Екатерина узнала истинный образ мыслей своей подруги Жанны ещё осенью, когда они вместе просверлили дырку в стене. Теперь ей важно было одно: в какой мере протестантка может стать опасной; но это обнаружилось лишь в январе, когда Жанна совершенно открыто поехала в Париж, чтобы оживить религиозное рвение своих единоверцев и подстрекнуть их к бунту. Екатерина разрешила им проповедовать открыто, и королева Наваррская сейчас же злоупотребила дарованной ей свободой. Медичи и тут промолчала, оставила Жанну своей наперсницей; она, как обычно, предпочитала ждать, пока события сами не придут к неизбежной развязке. Но, даже решив, что эта минута наступила. Екатерина предпочла остаться в тени; бедный Антуан передал её приказ, воображая, будто это его собственный: Жанне предстояло покинуть двор, и, что хуже всего, без сына.
Отец оставил мальчика при себе, чтобы помешать влиянию матери и сделать из него доброго католика.
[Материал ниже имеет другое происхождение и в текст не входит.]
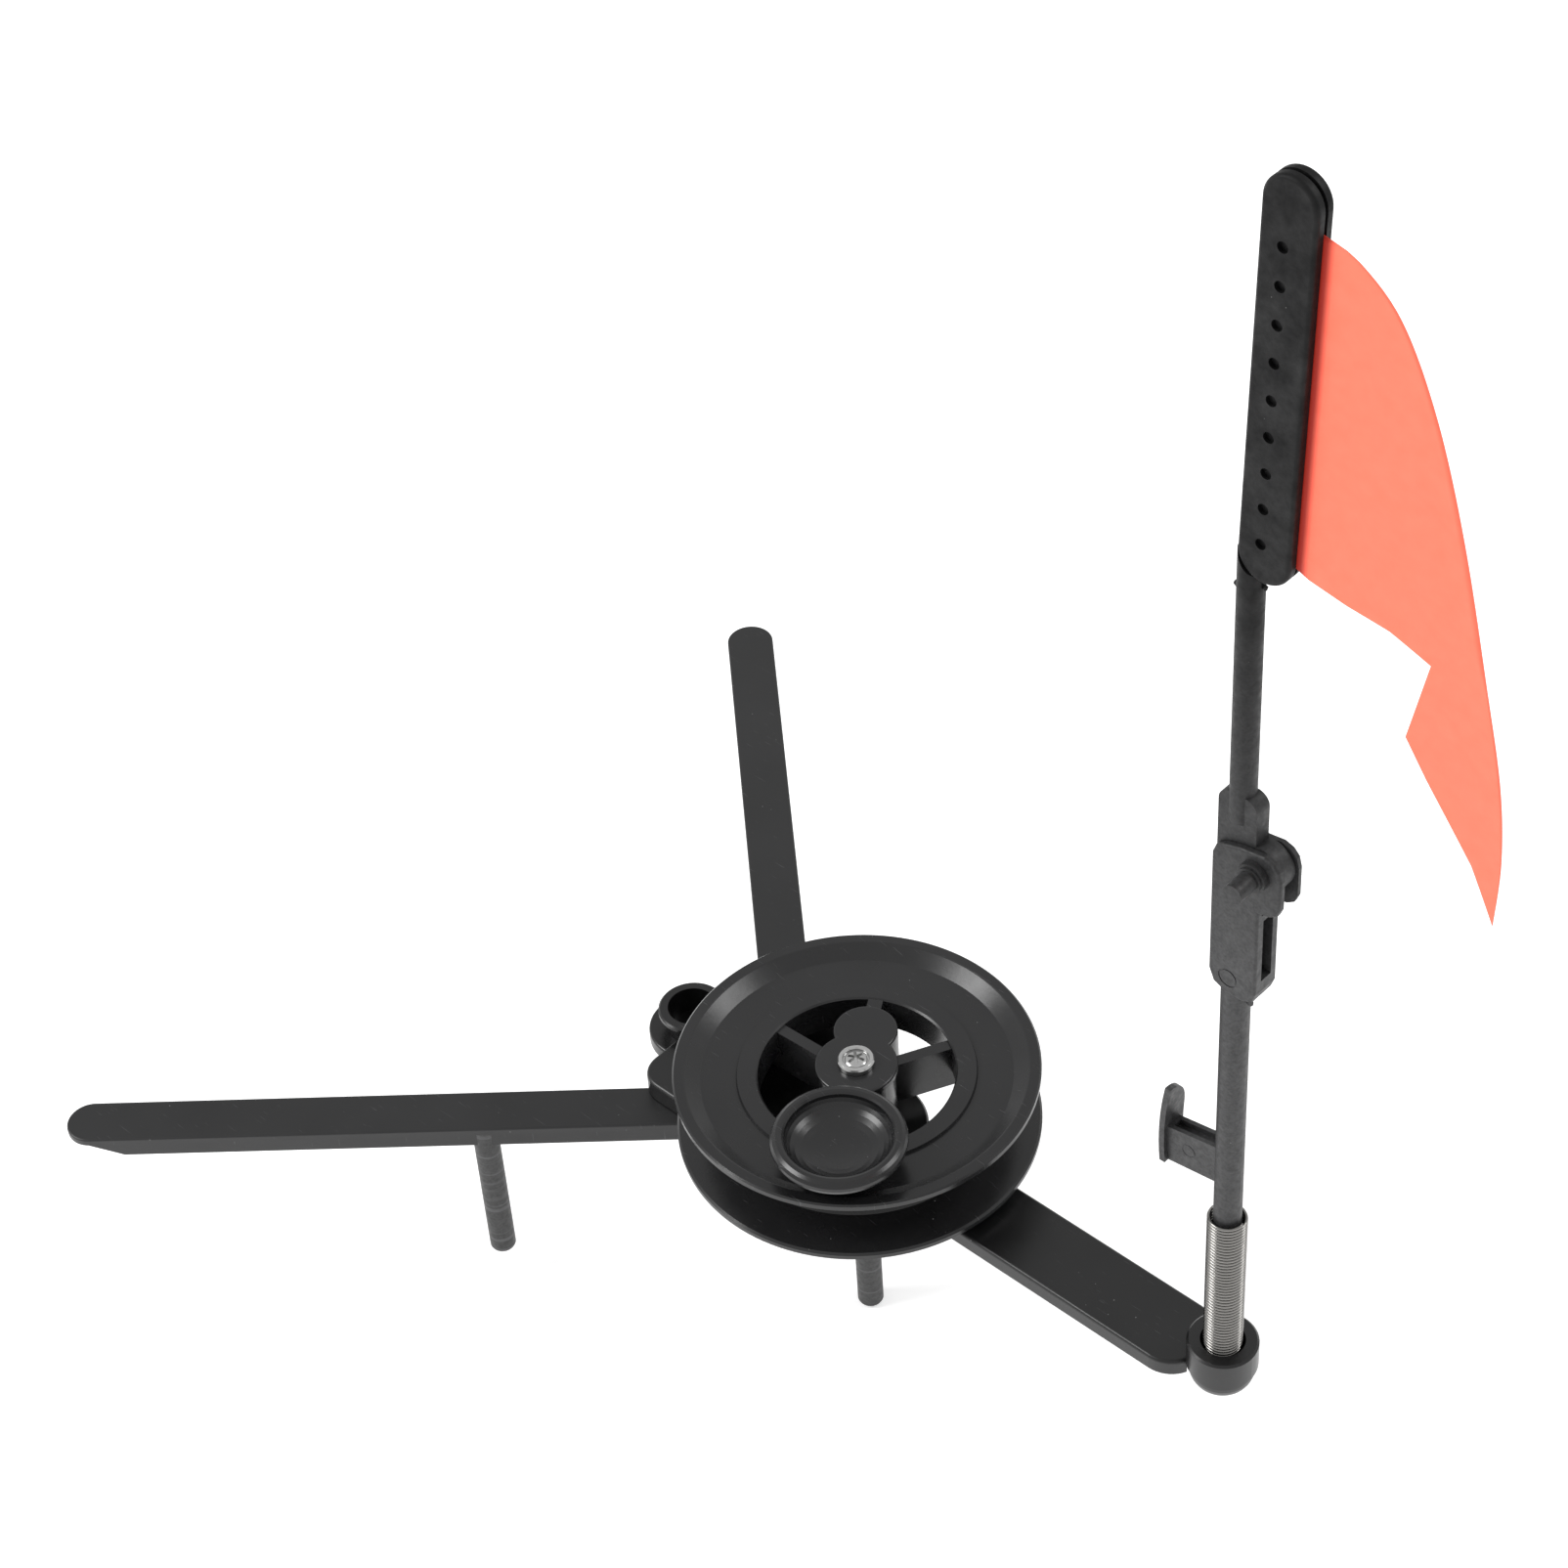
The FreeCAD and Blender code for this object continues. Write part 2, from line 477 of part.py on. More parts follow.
def make_catch_plate():
    """Upright fin across the end of the catch arm, slightly bowed, rounded off at its far upper corner."""
    half = CATCH_HALF_WIDTH
    bow = 85.0
    middle = 127.0
    shell = Part.makeCylinder(bow, 40, Vector(CATCH_X + bow, -20, middle), Y)
    shell = shell.cut(Part.makeCylinder(bow - CATCH_THICKNESS, 40, Vector(CATCH_X + bow, -20, middle), Y))
    rise = CATCH_TOP - CATCH_SHOULDER
    edge = [(-half + 2 * half * sin(radians(a)), CATCH_SHOULDER + rise * cos(radians(a))) for a in range(0, 91, 10)]
    rim = [Vector(CATCH_X - 1, y, z) for y, z in edge + [(half, CATCH_BOTTOM), (-half, CATCH_BOTTOM)]]
    blank = Part.Face(Part.makePolygon(rim + rim[:1])).extrude(Vector(6, 0, 0))
    return blank.common(shell)


def make_hinge_pin():
    """Hinge pin with a melted collar on one side and a stub that stands out beyond it."""
    x, z = PIN_X, PIN_Z
    side = FORK_HALF + 0.05
    collar = join(cross_rod(3.3, -side - 1.5, -side, x, z), cross_rod(2.7, -side - 2.1, -side - 1.5, x, z))
    head = cross_rod(3.2, side, side + 1.0, x, z)
    return join(cross_rod(PIN_RADIUS, STUB_END, side, x, z), collar, head)


def make_upper_pole():
    """Hinge tongue, rod and the rear half of the flag holder, one moulding."""
    tongue = upright_round(TONGUE_LEFT, TONGUE_RIGHT, TONGUE_BOTTOM, TONGUE_TOP, 2.9, TONGUE_HALF)
    knuckle = cross_rod(5.4, -TONGUE_HALF, TONGUE_HALF, PIN_X, PIN_Z)
    tongue = join(tongue, knuckle)
    tongue = tongue.cut(cross_rod(PIN_RADIUS + RUNNING, -8, 8, PIN_X, PIN_Z))
    start = TONGUE_TOP - 7.4
    pole = turned([(0, start), (UPPER_POLE - 0.5, start), (UPPER_POLE, start + 0.5), (UPPER_POLE, HOLDER_BOTTOM + 5.0),
                   (1.2, HOLDER_BOTTOM + 6.5), (0, HOLDER_BOTTOM + 6.5)], POLE_X)
    pole = pole.cut(holder_plate(-PLATE_OUTER - 1.0, -PLATE_INNER))   # the front leaf lies over the rod's end
    back = holder_plate(PLATE_INNER, PLATE_OUTER)
    studs = [stud(i, STUD_RADIUS, -PLATE_OUTER + 0.9, PLATE_INNER + 0.4) for i in range(STUDS)]
    return join(tongue, pole, back, *studs)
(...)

Ещё и двух лет не прошло, как отец хотел сделать из него доброго гугенота, – Генрих отлично помнил, но сказать об этом вслух было бы слишком опасно и для отца и для него самого. Он понимал уже сейчас, что многое в жизни решают более сильные побуждения, чем простая правдивость. Когда его мать Жанна прощалась с ним, он плакал, – ах, если бы она знала, как много дорогого он оплакивает! Мальчику было жаль её, самого себя ему не было так мучительно жаль как её. Она ведь всегда являлась для него воплощением его высшей веры: на первом месте для него была мать, потом религия.
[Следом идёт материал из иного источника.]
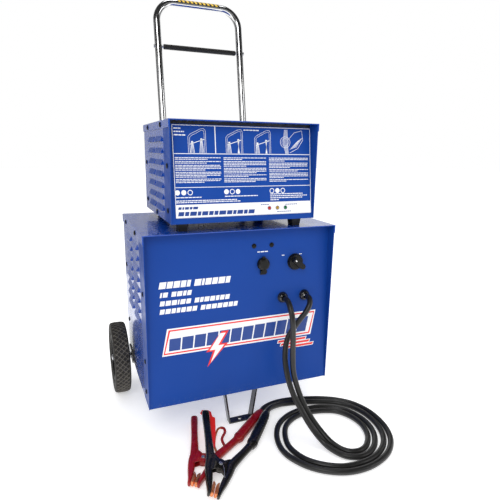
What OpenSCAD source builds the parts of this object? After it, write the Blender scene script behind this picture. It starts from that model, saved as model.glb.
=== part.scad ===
// Wheeled engine starter and battery charger.
// A louvred battery cabinet on two wheels and a strap foot carries a smaller louvred charger box
// on four rubber feet, a bent tube handle, a control panel and two clamp leads.
// Units mm. +X right, +Y back, +Z up, wheels and foot stand on z = 0.

/* [Cabinet] */
// Width over the side panels
cab_w = 480; // [400:560]
// Depth over front edge and rear panel
cab_d = 345; // [300:400]
// Height of the bottom edge above the floor
cab_z0 = 97; // [80:120]
// Height of the top face above the floor
cab_top = 516; // [460:560]
// How far the front panel leans back at the top
cab_lean = 25; // [0:40]
// Top cover flange height
cab_flange = 20; // [10:30]

/* [Charger box] */
// Width over the side panels
box_w = 354; // [300:420]
// Depth over front edge and rear panel
box_d = 316; // [260:340]
// Height of the bottom edge above the floor
box_z0 = 537; // [530:560]
// Height of the top face above the floor
box_top = 759; // [700:800]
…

Разрыдалась и Жанна, целуя сына; ей разрешили поцеловать его только один раз, и уже пора было ехать в изгнание; Генриха же вопреки её воле должны были отдать в католическую школу. Правда, Жанна взяла себя в руки и строго-настрого запретила ему ходить к обедне – никогда, иначе она лишит его права на престол. Он обещал ей, и горько плакал, и решил служить только добру, но не потому, что так безопаснее, теперь он уже не искал безопасности. Его дорогая матушка уезжала в изгнание за истинную веру. А отец отвергал эту веру, – вероятно, и он выполнял свой долг. Родители разлюбили друг друга, они стали врагами, каждый из них боролся за сына, и Генрих чувствовал, что под этим кроется много загадочного. Будь у мадам Екатерины в самом деле горб и когти, красные глаза и сопливый нос, тогда он понял бы. А так – стоит растерянный маленький мальчик, один, перед ненадёжным, необъяснимым миром, а ведь ему самому предстоит вот-вот вступить в этот мир!
Его отдали в Collegium Navarra[3], самую аристократическую школу города Парижа; брат короля, тот, кого именовали монсеньёром, и ещё один их сверстник, Гиз, также посещали её. Оба были тёзками принца Наваррского, и их звали «три Генриха».
– А я опять не был у обедни, – с гордостью заявил принц Наваррский двум своим товарищам, когда они встретились наедине.
– Да ты спрятался!
– Это они сказали? Ну, так они врут. Я им напрямик выложил все, что думаю, и они испугались.
– Молодец! Валяй и дальше так, – посоветовали ему товарищи, а он в своём рвении и не приметил, что они ведут с ним нечестную игру.
Генрих предложил:
– Давайте нарядимся опять, как тогда, напялим епископские тиары и проедемся на ослах.
Для виду они согласились, но выдали его духовным наставникам, и в следующий раз мальчика пороли до тех пор, пока он не пошёл вместе со всеми к обедне. Пока на том дело и кончилось: Генрих слёг, оттого что призывал к себе болезнь и страстно желал заболеть.
У его постели сидел в те дни некто Бовуа – единственный человек, которого мать оставила при нем. Этот Бовуа поспешил перейти к врагам своей госпожи, и Генрих понял, что поркой он обязан не только проискам своих друзей – маленьких принцев: его выдал и этот шпион.